Exercise task: Print out the material that follows word for word.

Data segment:

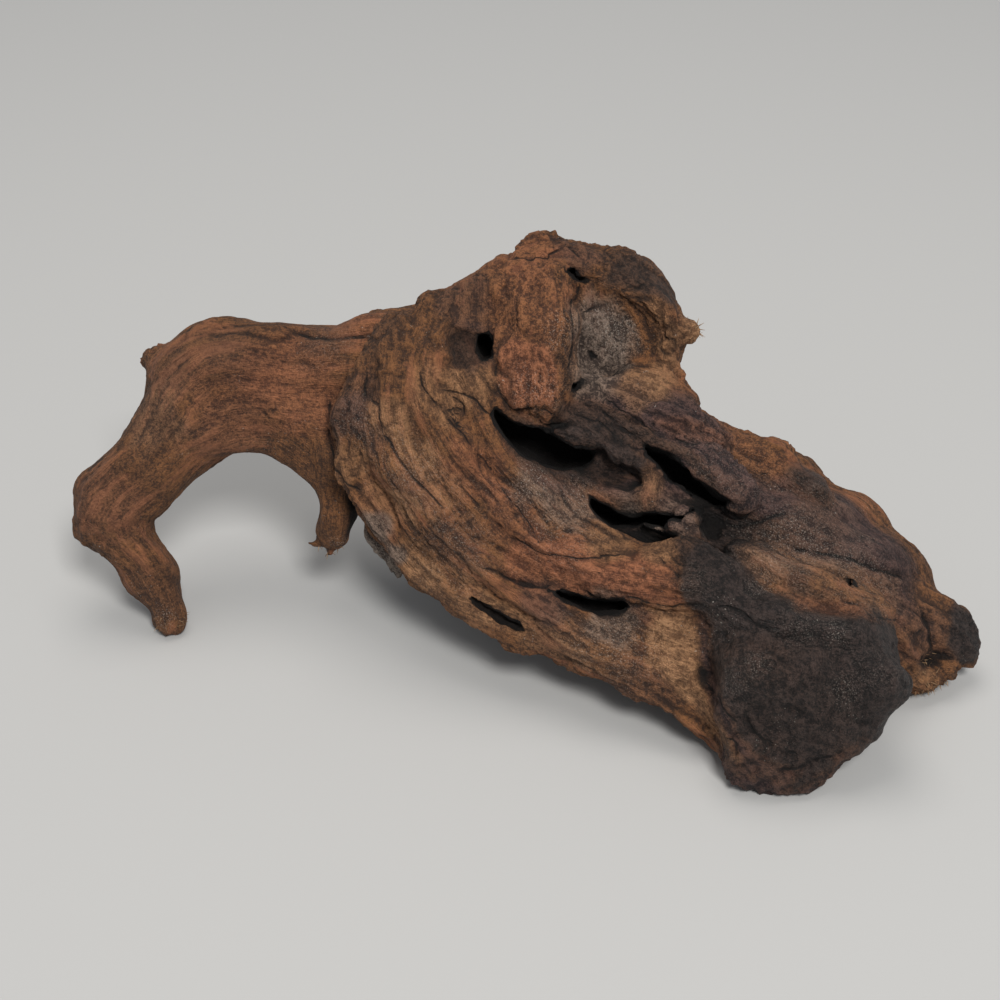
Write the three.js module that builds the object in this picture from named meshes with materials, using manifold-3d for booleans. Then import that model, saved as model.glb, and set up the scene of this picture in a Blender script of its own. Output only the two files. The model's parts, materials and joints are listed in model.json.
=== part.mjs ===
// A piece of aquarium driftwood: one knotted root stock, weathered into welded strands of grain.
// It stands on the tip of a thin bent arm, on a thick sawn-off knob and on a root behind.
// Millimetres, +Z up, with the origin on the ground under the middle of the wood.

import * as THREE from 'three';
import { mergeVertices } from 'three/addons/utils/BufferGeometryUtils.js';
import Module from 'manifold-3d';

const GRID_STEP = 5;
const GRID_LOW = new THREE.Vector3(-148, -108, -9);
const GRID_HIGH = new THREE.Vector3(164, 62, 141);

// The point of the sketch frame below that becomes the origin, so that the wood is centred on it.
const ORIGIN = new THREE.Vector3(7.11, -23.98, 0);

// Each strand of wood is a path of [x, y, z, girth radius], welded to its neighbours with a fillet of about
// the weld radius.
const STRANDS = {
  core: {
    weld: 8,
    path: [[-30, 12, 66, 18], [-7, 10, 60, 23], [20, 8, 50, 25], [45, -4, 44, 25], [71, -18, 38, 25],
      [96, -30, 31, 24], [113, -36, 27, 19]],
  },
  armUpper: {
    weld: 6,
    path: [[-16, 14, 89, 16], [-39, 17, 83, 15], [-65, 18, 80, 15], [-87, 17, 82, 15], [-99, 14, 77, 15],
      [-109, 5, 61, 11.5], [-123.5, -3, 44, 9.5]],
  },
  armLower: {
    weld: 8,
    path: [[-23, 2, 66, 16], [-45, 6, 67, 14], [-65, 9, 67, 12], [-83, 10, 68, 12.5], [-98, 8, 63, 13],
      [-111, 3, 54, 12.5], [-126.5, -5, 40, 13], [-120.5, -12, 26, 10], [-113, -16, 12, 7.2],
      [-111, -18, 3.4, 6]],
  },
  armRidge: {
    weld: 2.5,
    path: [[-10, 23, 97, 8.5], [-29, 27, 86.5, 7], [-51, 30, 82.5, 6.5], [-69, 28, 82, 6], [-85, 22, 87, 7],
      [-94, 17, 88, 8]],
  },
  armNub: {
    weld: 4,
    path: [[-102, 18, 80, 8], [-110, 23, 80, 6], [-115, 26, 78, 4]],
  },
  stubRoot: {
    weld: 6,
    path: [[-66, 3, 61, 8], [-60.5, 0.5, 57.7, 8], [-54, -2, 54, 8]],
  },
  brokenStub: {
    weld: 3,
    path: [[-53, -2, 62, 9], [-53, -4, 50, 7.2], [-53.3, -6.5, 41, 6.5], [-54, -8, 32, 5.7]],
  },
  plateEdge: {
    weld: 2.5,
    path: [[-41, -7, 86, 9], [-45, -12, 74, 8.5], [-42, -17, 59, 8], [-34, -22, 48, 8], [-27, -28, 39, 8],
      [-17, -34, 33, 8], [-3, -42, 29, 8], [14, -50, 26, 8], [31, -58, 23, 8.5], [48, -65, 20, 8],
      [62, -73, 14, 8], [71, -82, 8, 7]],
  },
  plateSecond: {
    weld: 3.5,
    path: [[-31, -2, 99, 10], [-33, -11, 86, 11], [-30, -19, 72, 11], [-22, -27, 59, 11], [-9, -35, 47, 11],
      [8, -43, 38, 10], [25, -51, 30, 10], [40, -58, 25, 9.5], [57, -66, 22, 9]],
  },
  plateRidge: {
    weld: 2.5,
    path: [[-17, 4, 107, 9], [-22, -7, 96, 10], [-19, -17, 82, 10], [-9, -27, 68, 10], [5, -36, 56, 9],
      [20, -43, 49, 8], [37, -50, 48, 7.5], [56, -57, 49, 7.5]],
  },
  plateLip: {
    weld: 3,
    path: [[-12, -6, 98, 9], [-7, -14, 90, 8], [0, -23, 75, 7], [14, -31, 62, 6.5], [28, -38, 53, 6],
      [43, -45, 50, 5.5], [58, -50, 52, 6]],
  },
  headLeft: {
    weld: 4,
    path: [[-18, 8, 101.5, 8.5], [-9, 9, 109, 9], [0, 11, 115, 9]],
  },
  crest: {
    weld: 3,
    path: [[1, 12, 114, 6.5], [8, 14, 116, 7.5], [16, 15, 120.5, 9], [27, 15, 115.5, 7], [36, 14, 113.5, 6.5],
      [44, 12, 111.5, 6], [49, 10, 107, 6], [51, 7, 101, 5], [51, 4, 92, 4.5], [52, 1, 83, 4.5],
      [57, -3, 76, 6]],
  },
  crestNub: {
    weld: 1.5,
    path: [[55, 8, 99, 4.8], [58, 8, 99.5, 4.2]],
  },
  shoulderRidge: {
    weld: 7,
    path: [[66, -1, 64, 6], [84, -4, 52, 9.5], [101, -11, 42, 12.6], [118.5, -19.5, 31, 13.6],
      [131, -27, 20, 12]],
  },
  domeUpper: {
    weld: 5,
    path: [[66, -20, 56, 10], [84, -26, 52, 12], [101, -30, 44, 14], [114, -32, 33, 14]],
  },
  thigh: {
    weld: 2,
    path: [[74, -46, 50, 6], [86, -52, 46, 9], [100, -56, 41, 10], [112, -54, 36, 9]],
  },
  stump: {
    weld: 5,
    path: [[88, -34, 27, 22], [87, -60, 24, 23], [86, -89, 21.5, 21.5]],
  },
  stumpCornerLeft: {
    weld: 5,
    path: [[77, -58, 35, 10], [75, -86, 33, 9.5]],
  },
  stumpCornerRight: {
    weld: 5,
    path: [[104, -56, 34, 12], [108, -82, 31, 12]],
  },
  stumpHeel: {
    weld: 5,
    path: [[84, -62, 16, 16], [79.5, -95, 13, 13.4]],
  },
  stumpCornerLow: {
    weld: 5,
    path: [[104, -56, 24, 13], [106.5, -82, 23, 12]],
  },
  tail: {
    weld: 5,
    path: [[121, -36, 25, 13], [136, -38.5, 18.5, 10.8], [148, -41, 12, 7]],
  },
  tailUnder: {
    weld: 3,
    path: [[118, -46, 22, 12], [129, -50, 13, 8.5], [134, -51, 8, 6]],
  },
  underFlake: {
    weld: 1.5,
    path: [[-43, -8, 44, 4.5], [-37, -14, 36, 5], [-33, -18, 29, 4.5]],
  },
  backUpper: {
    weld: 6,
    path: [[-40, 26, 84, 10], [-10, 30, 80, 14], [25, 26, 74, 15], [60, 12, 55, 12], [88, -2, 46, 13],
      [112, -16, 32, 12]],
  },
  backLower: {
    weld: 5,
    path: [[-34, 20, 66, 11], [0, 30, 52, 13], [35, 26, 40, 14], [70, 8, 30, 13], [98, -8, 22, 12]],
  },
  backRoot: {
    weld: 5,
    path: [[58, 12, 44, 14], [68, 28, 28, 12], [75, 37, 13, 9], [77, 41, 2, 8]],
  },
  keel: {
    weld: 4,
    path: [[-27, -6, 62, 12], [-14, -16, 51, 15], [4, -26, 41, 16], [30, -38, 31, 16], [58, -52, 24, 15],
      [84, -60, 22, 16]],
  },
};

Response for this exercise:
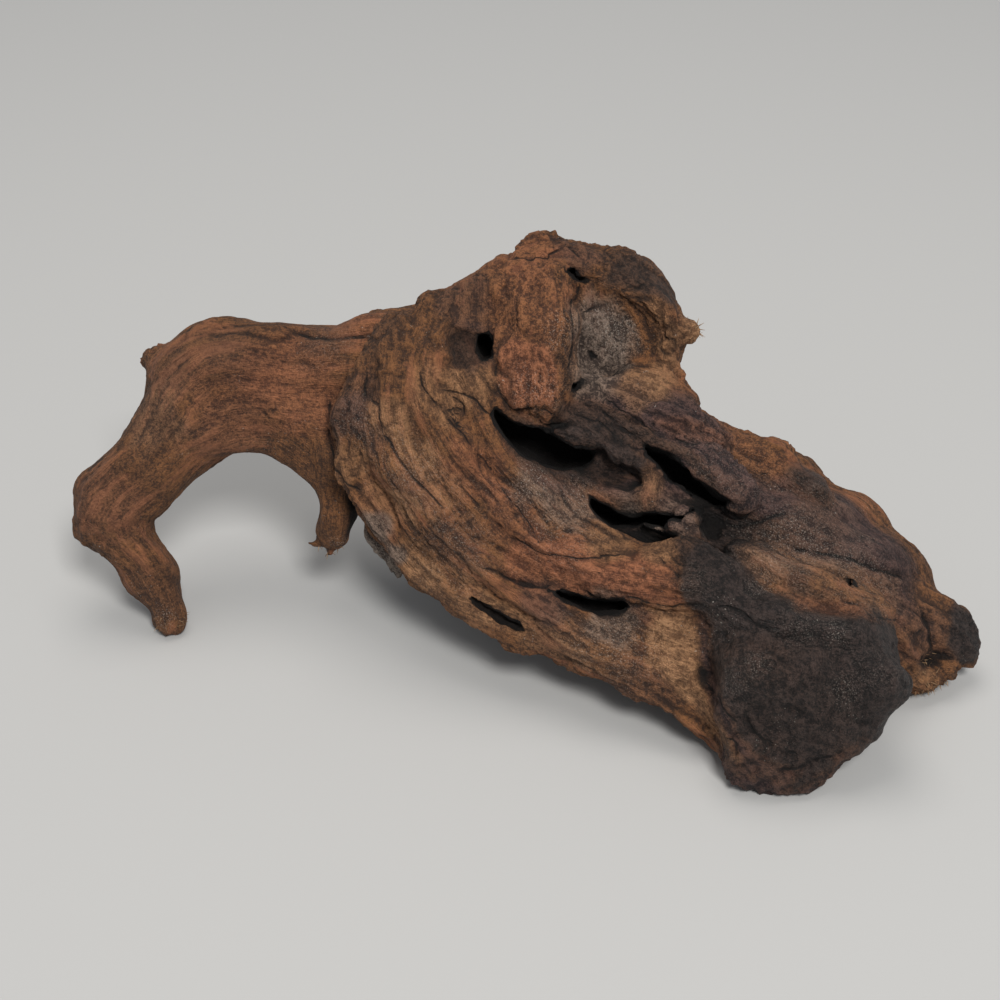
Write the three.js module that builds the object in this picture from named meshes with materials, using manifold-3d for booleans. Then import that model, saved as model.glb, and set up the scene of this picture in a Blender script of its own. Output only the two files. The model's parts, materials and joints are listed in model.json.
=== part.mjs ===
// A piece of aquarium driftwood: one knotted root stock, weathered into welded strands of grain.
// It stands on the tip of a thin bent arm, on a thick sawn-off knob and on a root behind.
// Millimetres, +Z up, with the origin on the ground under the middle of the wood.

import * as THREE from 'three';
import { mergeVertices } from 'three/addons/utils/BufferGeometryUtils.js';
import Module from 'manifold-3d';

const GRID_STEP = 5;
const GRID_LOW = new THREE.Vector3(-148, -108, -9);
const GRID_HIGH = new THREE.Vector3(164, 62, 141);

// The point of the sketch frame below that becomes the origin, so that the wood is centred on it.
const ORIGIN = new THREE.Vector3(7.11, -23.98, 0);

// Each strand of wood is a path of [x, y, z, girth radius], welded to its neighbours with a fillet of about
// the weld radius.
const STRANDS = {
  core: {
    weld: 8,
    path: [[-30, 12, 66, 18], [-7, 10, 60, 23], [20, 8, 50, 25], [45, -4, 44, 25], [71, -18, 38, 25],
      [96, -30, 31, 24], [113, -36, 27, 19]],
  },
  armUpper: {
    weld: 6,
    path: [[-16, 14, 89, 16], [-39, 17, 83, 15], [-65, 18, 80, 15], [-87, 17, 82, 15], [-99, 14, 77, 15],
      [-109, 5, 61, 11.5], [-123.5, -3, 44, 9.5]],
  },
  armLower: {
    weld: 8,
    path: [[-23, 2, 66, 16], [-45, 6, 67, 14], [-65, 9, 67, 12], [-83, 10, 68, 12.5], [-98, 8, 63, 13],
      [-111, 3, 54, 12.5], [-126.5, -5, 40, 13], [-120.5, -12, 26, 10], [-113, -16, 12, 7.2],
      [-111, -18, 3.4, 6]],
  },
  armRidge: {
    weld: 2.5,
    path: [[-10, 23, 97, 8.5], [-29, 27, 86.5, 7], [-51, 30, 82.5, 6.5], [-69, 28, 82, 6], [-85, 22, 87, 7],
      [-94, 17, 88, 8]],
  },
  armNub: {
    weld: 4,
    path: [[-102, 18, 80, 8], [-110, 23, 80, 6], [-115, 26, 78, 4]],
  },
  stubRoot: {
    weld: 6,
    path: [[-66, 3, 61, 8], [-60.5, 0.5, 57.7, 8], [-54, -2, 54, 8]],
  },
  brokenStub: {
    weld: 3,
    path: [[-53, -2, 62, 9], [-53, -4, 50, 7.2], [-53.3, -6.5, 41, 6.5], [-54, -8, 32, 5.7]],
  },
  plateEdge: {
    weld: 2.5,
    path: [[-41, -7, 86, 9], [-45, -12, 74, 8.5], [-42, -17, 59, 8], [-34, -22, 48, 8], [-27, -28, 39, 8],
      [-17, -34, 33, 8], [-3, -42, 29, 8], [14, -50, 26, 8], [31, -58, 23, 8.5], [48, -65, 20, 8],
      [62, -73, 14, 8], [71, -82, 8, 7]],
  },
  plateSecond: {
    weld: 3.5,
    path: [[-31, -2, 99, 10], [-33, -11, 86, 11], [-30, -19, 72, 11], [-22, -27, 59, 11], [-9, -35, 47, 11],
      [8, -43, 38, 10], [25, -51, 30, 10], [40, -58, 25, 9.5], [57, -66, 22, 9]],
  },
  plateRidge: {
    weld: 2.5,
    path: [[-17, 4, 107, 9], [-22, -7, 96, 10], [-19, -17, 82, 10], [-9, -27, 68, 10], [5, -36, 56, 9],
      [20, -43, 49, 8], [37, -50, 48, 7.5], [56, -57, 49, 7.5]],
  },
  plateLip: {
    weld: 3,
    path: [[-12, -6, 98, 9], [-7, -14, 90, 8], [0, -23, 75, 7], [14, -31, 62, 6.5], [28, -38, 53, 6],
      [43, -45, 50, 5.5], [58, -50, 52, 6]],
  },
  headLeft: {
    weld: 4,
    path: [[-18, 8, 101.5, 8.5], [-9, 9, 109, 9], [0, 11, 115, 9]],
  },
  crest: {
    weld: 3,
    path: [[1, 12, 114, 6.5], [8, 14, 116, 7.5], [16, 15, 120.5, 9], [27, 15, 115.5, 7], [36, 14, 113.5, 6.5],
      [44, 12, 111.5, 6], [49, 10, 107, 6], [51, 7, 101, 5], [51, 4, 92, 4.5], [52, 1, 83, 4.5],
      [57, -3, 76, 6]],
  },
  crestNub: {
    weld: 1.5,
    path: [[55, 8, 99, 4.8], [58, 8, 99.5, 4.2]],
  },
  shoulderRidge: {
    weld: 7,
    path: [[66, -1, 64, 6], [84, -4, 52, 9.5], [101, -11, 42, 12.6], [118.5, -19.5, 31, 13.6],
      [131, -27, 20, 12]],
  },
  domeUpper: {
    weld: 5,
    path: [[66, -20, 56, 10], [84, -26, 52, 12], [101, -30, 44, 14], [114, -32, 33, 14]],
  },
  thigh: {
    weld: 2,
    path: [[74, -46, 50, 6], [86, -52, 46, 9], [100, -56, 41, 10], [112, -54, 36, 9]],
  },
  stump: {
    weld: 5,
    path: [[88, -34, 27, 22], [87, -60, 24, 23], [86, -89, 21.5, 21.5]],
  },
  stumpCornerLeft: {
    weld: 5,
    path: [[77, -58, 35, 10], [75, -86, 33, 9.5]],
  },
  stumpCornerRight: {
    weld: 5,
    path: [[104, -56, 34, 12], [108, -82, 31, 12]],
  },
  stumpHeel: {
    weld: 5,
    path: [[84, -62, 16, 16], [79.5, -95, 13, 13.4]],
  },
  stumpCornerLow: {
    weld: 5,
    path: [[104, -56, 24, 13], [106.5, -82, 23, 12]],
  },
  tail: {
    weld: 5,
    path: [[121, -36, 25, 13], [136, -38.5, 18.5, 10.8], [148, -41, 12, 7]],
  },
  tailUnder: {
    weld: 3,
    path: [[118, -46, 22, 12], [129, -50, 13, 8.5], [134, -51, 8, 6]],
  },
  underFlake: {
    weld: 1.5,
    path: [[-43, -8, 44, 4.5], [-37, -14, 36, 5], [-33, -18, 29, 4.5]],
  },
  backUpper: {
    weld: 6,
    path: [[-40, 26, 84, 10], [-10, 30, 80, 14], [25, 26, 74, 15], [60, 12, 55, 12], [88, -2, 46, 13],
      [112, -16, 32, 12]],
  },
  backLower: {
    weld: 5,
    path: [[-34, 20, 66, 11], [0, 30, 52, 13], [35, 26, 40, 14], [70, 8, 30, 13], [98, -8, 22, 12]],
  },
  backRoot: {
    weld: 5,
    path: [[58, 12, 44, 14], [68, 28, 28, 12], [75, 37, 13, 9], [77, 41, 2, 8]],
  },
  keel: {
    weld: 4,
    path: [[-27, -6, 62, 12], [-14, -16, 51, 15], [4, -26, 41, 16], [30, -38, 31, 16], [58, -52, 24, 15],
      [84, -60, 22, 16]],
  },
};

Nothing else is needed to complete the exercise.